> MATERIAL PROVIDED
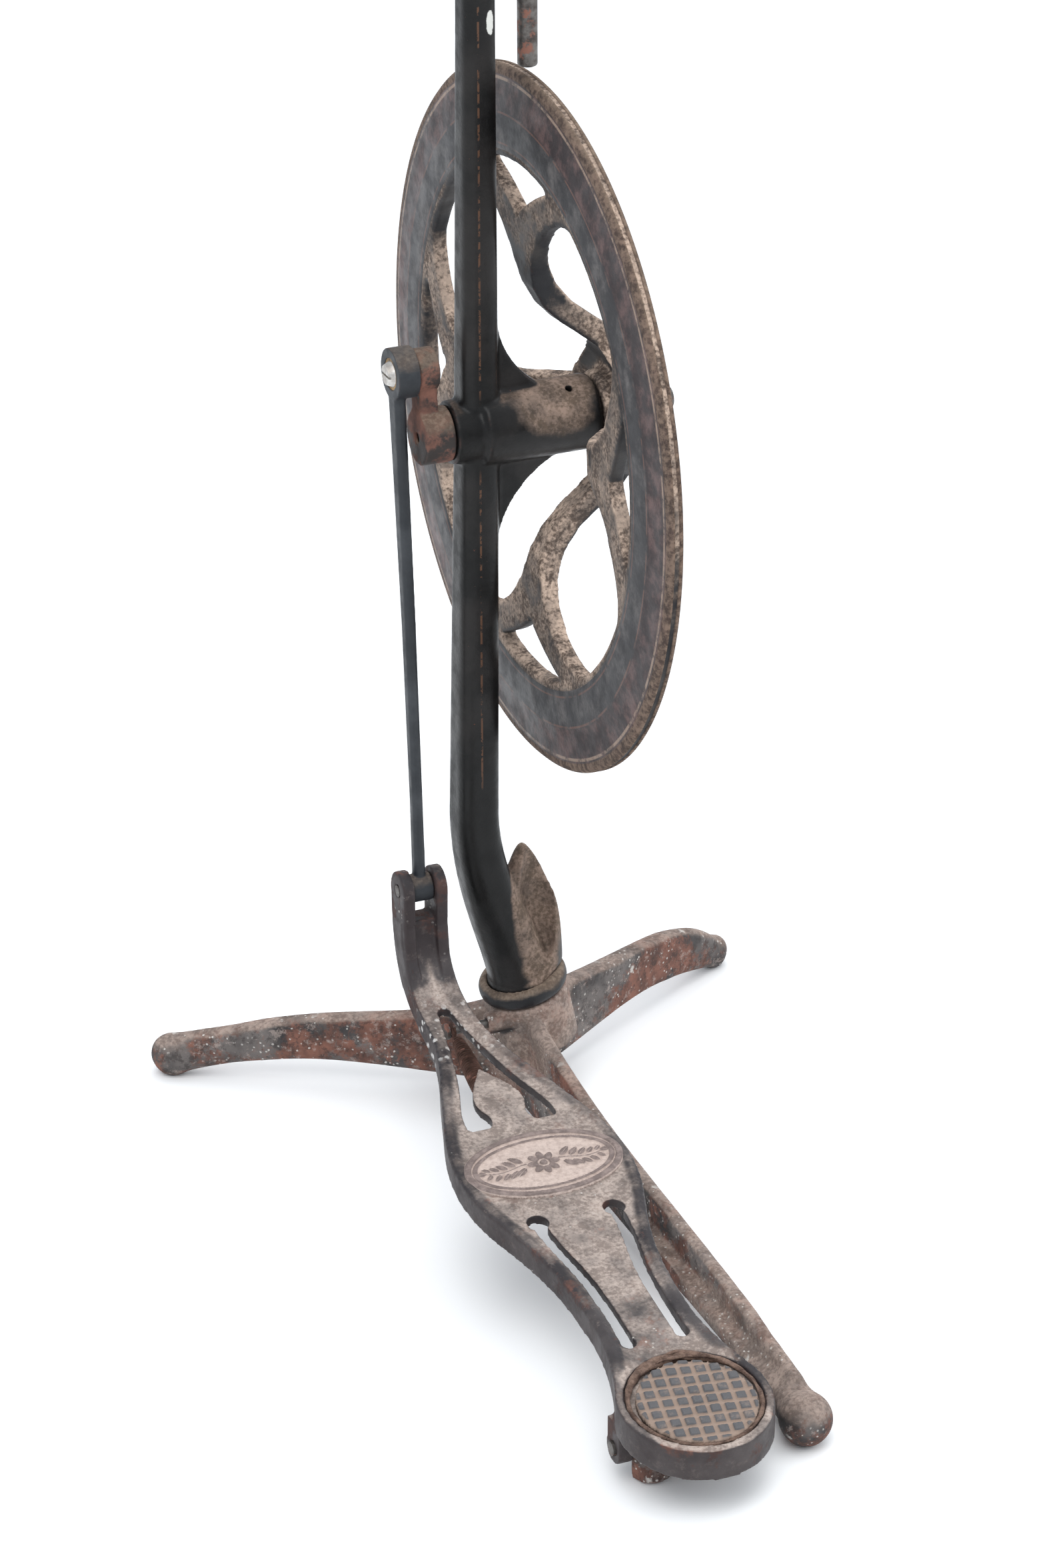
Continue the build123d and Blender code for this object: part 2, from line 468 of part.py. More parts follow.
def medallion():
    """Oval relief on the widest part of the deck: a beaded border, a rosette and two leaf sprays."""
    plane = Plane(origin=(ROD_X, -153, deck_z(-153)), x_dir=PAD_PLANE.x_dir, z_dir=PAD_PLANE.z_dir)
    plate = extrude(Ellipse(34, 20), amount=0.8)
    border = extrude(Ellipse(34, 20) - Ellipse(31, 17.1), amount=1.6)
    rosette = extrude(Circle(3.2), amount=2.0)
    for k in range(8):
        rosette += extrude(Rot(0, 0, 45 * k) * Pos(5.6, 0) * Ellipse(3.4, 1.7), amount=1.6)
    sprays = None
    for side in (-1, 1):
        for x, y, turn in ((14, 3.8, 38), (14, -3.8, -38), (20, 3.4, 30), (20, -3.4, -30), (25.5, 0, 0)):
            leaf = extrude(Pos(side * x, y) * Rot(0, 0, side * turn) * Ellipse(3.6, 1.5), amount=1.5)
            sprays = leaf if sprays is None else sprays + leaf
    sprays += extrude(Rectangle(48, 0.9), amount=1.3)
    return plane * (plate + border + rosette + sprays)


def heel_pad():
    """Ribbed rubber disc lying in the pad recess."""
    pad = Cylinder(25.6, 4.2, align=(Align.CENTER, Align.CENTER, Align.MIN))
    pitch, groove = 5.95, 1.4
    for k in range(-4, 5):
        pad -= Pos((k + 0.5) * pitch, 0, 4.2) * Box(groove, 60, 2.4)
        pad -= Pos(0, (k + 0.5) * pitch, 4.2) * Box(60, groove, 2.4)
    return PAD_PLANE * Pos(0, -0.8, -2.6) * Rot(0, 0, -9) * pad


def pad_bed():
    """Fibrous packing between the pad and the edge of its recess."""
    low = Cylinder(27.95, 3.4, align=(Align.CENTER, Align.CENTER, Align.MIN))
    gap = Pos(0, -0.8, -1) * Cylinder(25.7, 9, align=(Align.CENTER, Align.CENTER, Align.MIN))
    return PAD_PLANE * Pos(0, 0, -2.6) * (low - gap)


def clevis_pin():
    half = EAR_GAP / 2 + EAR_T
    return rod_x(CLEVIS_PIN_R, ROD_X - half, ROD_X + half, CLEVIS_Y, CLEVIS_Z)


def fulcrum_pin():
    return rod_x(FULCRUM_R, EAR_L[0] - 1, EAR_R[1] + 1, PIN_Y, PIN_Z)


def treadle_spring():
    """Barrel-shaped close-coiled spring with a ring hook at each end."""
    line = SPRING_B - SPRING_A
    plane = Plane(origin=tuple(SPRING_A), x_dir=(1, 0, 0), z_dir=tuple(line))
    length = line.length
    pts = [(0, 12), (0.9, 12), (2.6, 15), (4.0, 24), (4.3, length / 2), (4.0, length - 26),
           (2.6, length - 17), (0.9, length - 14), (0, length - 14)]
    barrel = revolve(make_face(Polyline(*[(r, 0, z) for r, z in pts], close=True)), Axis.Z, 360)
    wires = Pos(0, 0, 2.95) * Cylinder(0.8, 10, align=(Align.CENTER, Align.CENTER, Align.MIN))
    wires += Pos(0, 0, length - 15) * Cylinder(0.8, 7.2, align=(Align.CENTER, Align.CENTER, Align.MIN))
    front = Pos(0, 0, length - 3.9) * Rot(90, 0, 0) * Torus(3.9, 0.8)
    rear = Plane(origin=tuple(SPRING_A), x_dir=(0, 1, 0), z_dir=(1, 0, 0)) * Torus(2.9, 0.8)
    return plane * (barrel + wires + front) + rear


# ---- grinding head -------------------------------------------------------------------------------------
HEAD_X0, HEAD_X1 = -38.0, 2.0
SPINDLE_R, SPINDLE_BUSH_R = 5.0, 8.0
PULLEY_X0, PULLEY_X1, PULLEY_R = HEAD_X1 + FACE, GROOVE_X + 9.0, 21.0
FLANGE_T = 4.0
STONE_X1 = HEAD_X0 - FACE - 6 - FLANGE_T
STONE_X0 = STONE_X1 - STONE_W
GUIDE_X = GROOVE_X - 1.0     # the hanging rod stands over the rim
HANG_R = 4.2
HANG_Z0 = AXLE_Z + WHEEL_R + 4.5


def head_casting():
    """Cap on the column's top with the spindle barrel, the guide arm and the tool-rest arm's boss."""
    cap = section(25, 28, 7, Plane(origin=(COLUMN_X, 0, COLUMN_TOP - 26)))
    body = extrude(cap, amount=36)
    body += loft([section(25, 28, 7, Plane(origin=(COLUMN_X, 0, COLUMN_TOP + 10))),
                  section(20, 16, 6, Plane(origin=(COLUMN_X, 0, SPINDLE_Z - 6)))])
    body += rod_x(14, HEAD_X0, HEAD_X1, 0, SPINDLE_Z)
    body += rod_x(8, COLUMN_X + 9, GUIDE_X - 3, 0, COLUMN_TOP - 19)
    body += rod_z(9, COLUMN_TOP - 26, COLUMN_TOP - 9, GUIDE_X, 0)
    body += box(COLUMN_X - 7, COLUMN_X + 7, -36, -8, COLUMN_TOP - 14, COLUMN_TOP + 4)
    body -= loft([shaft_section(COLUMN_TOP - 60, SEAT), shaft_section(COLUMN_TOP, SEAT)])
    body -= rod_x(SPINDLE_BUSH_R + SEAT, HEAD_X0 - 1, HEAD_X1 + 1, 0, SPINDLE_Z)
    body -= rod_z(HANG_R + RUN, COLUMN_TOP - 40, COLUMN_TOP, GUIDE_X, 0)
    body -= rod_x(2.5 + SEAT, COLUMN_X - 30, COLUMN_X - 5, 0, COLUMN_TOP - 12)
    body -= rod_z(5 + SEAT, COLUMN_TOP - 20, COLUMN_TOP + 10, COLUMN_X, -28)
    return body - Pos(GUIDE_X, 0, COLUMN_TOP - 17.5) * Rot(90, 0, 0) * rod_z(2.0 + SEAT, 0, 20, 0, 0)


def head_screw():
    screw = rod_x(2.5, COLUMN_X - 12.5, COLUMN_X - 2, 0, COLUMN_TOP - 12)
    return screw + rod_x(4.6, COLUMN_X - 15.5, COLUMN_X - 12.5, 0, COLUMN_TOP - 12)


def guide_screw():
    """Thumb screw that bears on the hanging rod."""
    plane = Plane(origin=(GUIDE_X, -HANG_R - 0.1, COLUMN_TOP - 17.5), x_dir=(1, 0, 0), z_dir=(0, -1, 0))
    shank = Cylinder(2.0, 9, align=(Align.CENTER, Align.CENTER, Align.MIN))
    wing = Pos(0, 0, 12) * Box(14, 2.6, 8)
    wing &= Pos(0, 0, 12) * Rot(90, 0, 0) * Cylinder(7, 6)
    return plane * (shank + Pos(0, 0, 6.5) * Cylinder(3.6, 3) + wing)


def spindle_bush(x0, x1):
    return rod_x(SPINDLE_BUSH_R, x0, x1, 0, SPINDLE_Z) - rod_x(SPINDLE_R + RUN, x0 - 1, x1 + 1, 0, SPINDLE_Z)


def spindle():
    """Shaft with a shoulder collar next to the stone's inner flange and a threaded nose."""
    collar = rod_x(7.5, HEAD_X0 - FACE - 6, HEAD_X0 - FACE, 0, SPINDLE_Z)
    nose = rod_x(4.5, STONE_X0 - FLANGE_T - 11, HEAD_X0 - FACE - 6, 0, SPINDLE_Z)
    return rod_x(SPINDLE_R, HEAD_X0 - FACE, PULLEY_X1 + 1.5, 0, SPINDLE_Z) + collar + nose


def flange(x0, x1, wide_first):
    a, b = (17.0, 14.0) if wide_first else (14.0, 17.0)
    return rod_x(a, x0, x1, 0, SPINDLE_Z, b) - rod_x(4.5 + SEAT, x0 - 1, x1 + 1, 0, SPINDLE_Z)


def grindstone():
    stone = rod_x(STONE_D / 2, STONE_X0, STONE_X1, 0, SPINDLE_Z)
    stone = chamfer(stone.edges().filter_by(GeomType.CIRCLE), 0.8)
    return stone - rod_x(4.5 + SEAT, STONE_X0 - 1, STONE_X1 + 1, 0, SPINDLE_Z)


def spindle_nut():
    x1 = STONE_X0 - FLANGE_T
    nut = hexagon_x(15, x1 - 7, x1, 0, SPINDLE_Z) & rod_x(8.2, x1 - 7, x1, 0, SPINDLE_Z)
    return nut - rod_x(4.5 + SEAT, x1 - 8, x1 + 1, 0, SPINDLE_Z)


def pulley():
    """Small grooved wheel in the flywheel's plane, with a short boss for its set screw."""
    mid = GROOVE_X
    points = [(SPINDLE_R + SEAT, PULLEY_X0), (PULLEY_R - 6, PULLEY_X0), (PULLEY_R, mid - 5),
              (PULLEY_R, mid - 3.8), (PULLEY_R - 5, mid), (PULLEY_R, mid + 3.8), (PULLEY_R, mid + 5),
              (SPINDLE_R + SEAT, mid + 5)]
    face = make_face(Polyline(*[(x, 0, SPINDLE_Z + r) for r, x in points], close=True))
    wheel = revolve(face, Axis((0, 0, SPINDLE_Z), (1, 0, 0)), 360)
    boss = rod_x(9, mid + 5, PULLEY_X1 + 4, 0, SPINDLE_Z) - rod_x(SPINDLE_R + SEAT, mid, 40, 0, SPINDLE_Z)
    return wheel + boss - rod_z(1.5 + SEAT, SPINDLE_Z, SPINDLE_Z + 12, mid + 9, 0)


def pulley_screw():
    return rod_z(1.5, SPINDLE_Z + SPINDLE_R + 0.1, SPINDLE_Z + 9, GROOVE_X + 9, 0)


def hanging_rod():
    rod = rod_z(HANG_R, HANG_Z0, COLUMN_TOP + 2, GUIDE_X, 0)
    return fillet(rod.edges().filter_by(GeomType.CIRCLE), 1.2)


def rod_knob():
    return rod_z(7.5, COLUMN_TOP + 2, COLUMN_TOP + 9, GUIDE_X, 0)


REST_X = (STONE_X0 + STONE_X1) / 2
REST_Y = -STONE_D / 2 - 2.0


def rest_post():
    """Round post in the head's boss that carries the tool-rest arm."""
    return rod_z(5, COLUMN_TOP - 14, SPINDLE_Z - 14, COLUMN_X, -28)


def rest_arm():
    """Flat arm from the post to the tool rest in front of the stone."""
    z0, z1 = SPINDLE_Z - 22, SPINDLE_Z - 14
    arm = rod_z(9, z0, z1, COLUMN_X, -28)
    plan = [(COLUMN_X, -37), (COLUMN_X, -21), (COLUMN_X - 12, -36), (REST_X + 7, REST_Y - 4),
            (REST_X - 7, REST_Y - 4), (REST_X - 7, REST_Y - 14), (REST_X + 9, REST_Y - 14)]
    arm += extrude(make_face(Polyline(*[(x, y, z0) for x, y in plan], close=True)), amount=z1 - z0)
    arm += box(REST_X - 7, REST_X + 7, REST_Y - 14, REST_Y - 4, z0, SPINDLE_Z - 7)
    return arm - rod_z(5 + SEAT, z0 - 1, z1 + 1, COLUMN_X, -28)


def rest_plate():
    plate = box(REST_X - 16, REST_X + 16, REST_Y - 20, REST_Y, SPINDLE_Z - 7, SPINDLE_Z - 3)
    return plate


PARTS = {
    "tripod_base": tripod_base, "socket_collar": socket_collar, "column": column,
    "spring_anchor": spring_anchor, "fulcrum_pin": fulcrum_pin,
    "axle_bush_left": lambda: axle_bush(BOSS_X0, BOSS_X0 + 16),
    "axle_bush_right": lambda: axle_bush(BOSS_X1 - 18, BOSS_X1 + FACE),
    "flywheel": flywheel, "axle": axle, "hub_washer": hub_washer, "hub_nut": hub_nut,
    "crank_arm": crank_arm, "crank_set_screw": crank_set_screw,
    "connecting_rod": connecting_rod, "rod_eye_bush": rod_eye_bush, "crank_pin_screw": crank_pin_screw,
    "treadle": treadle, "treadle_medallion": medallion, "heel_pad": heel_pad, "pad_bed": pad_bed,
    "clevis_pin": clevis_pin, "treadle_spring": treadle_spring,
    "head_casting": head_casting, "head_screw": head_screw, "guide_screw": guide_screw,
    "spindle_bush_left": lambda: spindle_bush(HEAD_X0, HEAD_X0 + 12),
    "spindle_bush_right": lambda: spindle_bush(HEAD_X1 - 12, HEAD_X1),
    "spindle": spindle, "inner_flange": lambda: flange(STONE_X1, STONE_X1 + FLANGE_T, True),
    "grindstone": grindstone, "outer_flange": lambda: flange(STONE_X0 - FLANGE_T, STONE_X0, False),
    "spindle_nut": spindle_nut, "pulley": pulley, "pulley_screw": pulley_screw,
    "hanging_rod": hanging_rod, "rod_knob": rod_knob,
    "rest_post": rest_post, "rest_arm": rest_arm, "rest_plate": rest_plate,
}


def main():
    solids = {name: make() for name, make in PARTS.items()}
    whole = Compound(children=[Compound(s.solids()) for s in solids.values()]).bounding_box()
    shift = Pos(-whole.center().X, -whole.center().Y, -whole.min.Z)
    for name, solid in solids.items():
        solid.label = name
        pieces = solid.solids()
        export_step(shift * (Compound(pieces) if len(pieces) > 1 else pieces[0]), f"parts/{name}.step")
    print("shift", round(-whole.center().X, 4), round(-whole.center().Y, 4), round(-whole.min.Z, 4))
    print("box", whole.size)


main()
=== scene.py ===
"""Looks of the treadle grindstone stand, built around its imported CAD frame."""
import json
import math
import random

import bpy
import numpy as np
from mathutils import Matrix, Vector


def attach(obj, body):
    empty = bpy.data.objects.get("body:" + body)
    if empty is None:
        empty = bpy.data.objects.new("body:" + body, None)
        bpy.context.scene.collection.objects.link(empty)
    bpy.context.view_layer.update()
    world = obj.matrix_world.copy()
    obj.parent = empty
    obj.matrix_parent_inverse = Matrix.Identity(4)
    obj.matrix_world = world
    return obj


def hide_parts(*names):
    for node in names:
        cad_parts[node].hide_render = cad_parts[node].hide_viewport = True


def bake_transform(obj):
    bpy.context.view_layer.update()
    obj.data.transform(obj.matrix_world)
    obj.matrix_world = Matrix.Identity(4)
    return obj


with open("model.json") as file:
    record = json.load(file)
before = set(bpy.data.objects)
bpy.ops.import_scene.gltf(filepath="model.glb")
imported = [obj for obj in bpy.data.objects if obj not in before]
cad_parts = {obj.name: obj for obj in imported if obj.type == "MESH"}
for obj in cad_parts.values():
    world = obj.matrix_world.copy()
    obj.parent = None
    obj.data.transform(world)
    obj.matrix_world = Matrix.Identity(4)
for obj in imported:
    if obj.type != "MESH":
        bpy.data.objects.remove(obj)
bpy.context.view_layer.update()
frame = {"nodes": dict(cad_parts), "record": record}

MM = 0.001
JOINT = {j["name"]: j["pos_m"] for j in frame["record"]["behaviour"]["joints"] if "pos_m" in j}
AXLE = Vector(JOINT["wheel_spin"])
PIN = Vector(JOINT["treadle_rock"])
SHIFT = Vector((AXLE.x, AXLE.y, 0))      # the socket's axis on the floor
SLOPE = math.radians(8.2)                # of the treadle's deck
PAD = PIN + Vector((0, -10, 22)) * MM    # middle of the pad disc's top
DECK_X = PIN.x
TREADLE_X = round((PIN.x - SHIFT.x) / MM, 3)


def place(x, y, z):
    """Point in millimetres from the foot of the socket's axis."""
    return SHIFT + Vector((x, y, z)) * MM


def deck_point(x, along, up):
    """Point on the sloping deck: millimetres across, along the deck from the pad's middle, and above it."""
    c, s = math.cos(SLOPE), math.sin(SLOPE)
    return PAD + Vector((x, along * c - up * s, along * s + up * c)) * MM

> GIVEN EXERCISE
Output exactly the lines running from the line containing "export_step(shift * (Compound(pieces)" through the line containing "record = json.load(file)", and only those lines.

> EXERCISE RESULT
        export_step(shift * (Compound(pieces) if len(pieces) > 1 else pieces[0]), f"parts/{name}.step")
    print("shift", round(-whole.center().X, 4), round(-whole.center().Y, 4), round(-whole.min.Z, 4))
    print("box", whole.size)


main()
=== scene.py ===
"""Looks of the treadle grindstone stand, built around its imported CAD frame."""
import json
import math
import random

import bpy
import numpy as np
from mathutils import Matrix, Vector


def attach(obj, body):
    empty = bpy.data.objects.get("body:" + body)
    if empty is None:
        empty = bpy.data.objects.new("body:" + body, None)
        bpy.context.scene.collection.objects.link(empty)
    bpy.context.view_layer.update()
    world = obj.matrix_world.copy()
    obj.parent = empty
    obj.matrix_parent_inverse = Matrix.Identity(4)
    obj.matrix_world = world
    return obj


def hide_parts(*names):
    for node in names:
        cad_parts[node].hide_render = cad_parts[node].hide_viewport = True


def bake_transform(obj):
    bpy.context.view_layer.update()
    obj.data.transform(obj.matrix_world)
    obj.matrix_world = Matrix.Identity(4)
    return obj


with open("model.json") as file:
    record = json.load(file)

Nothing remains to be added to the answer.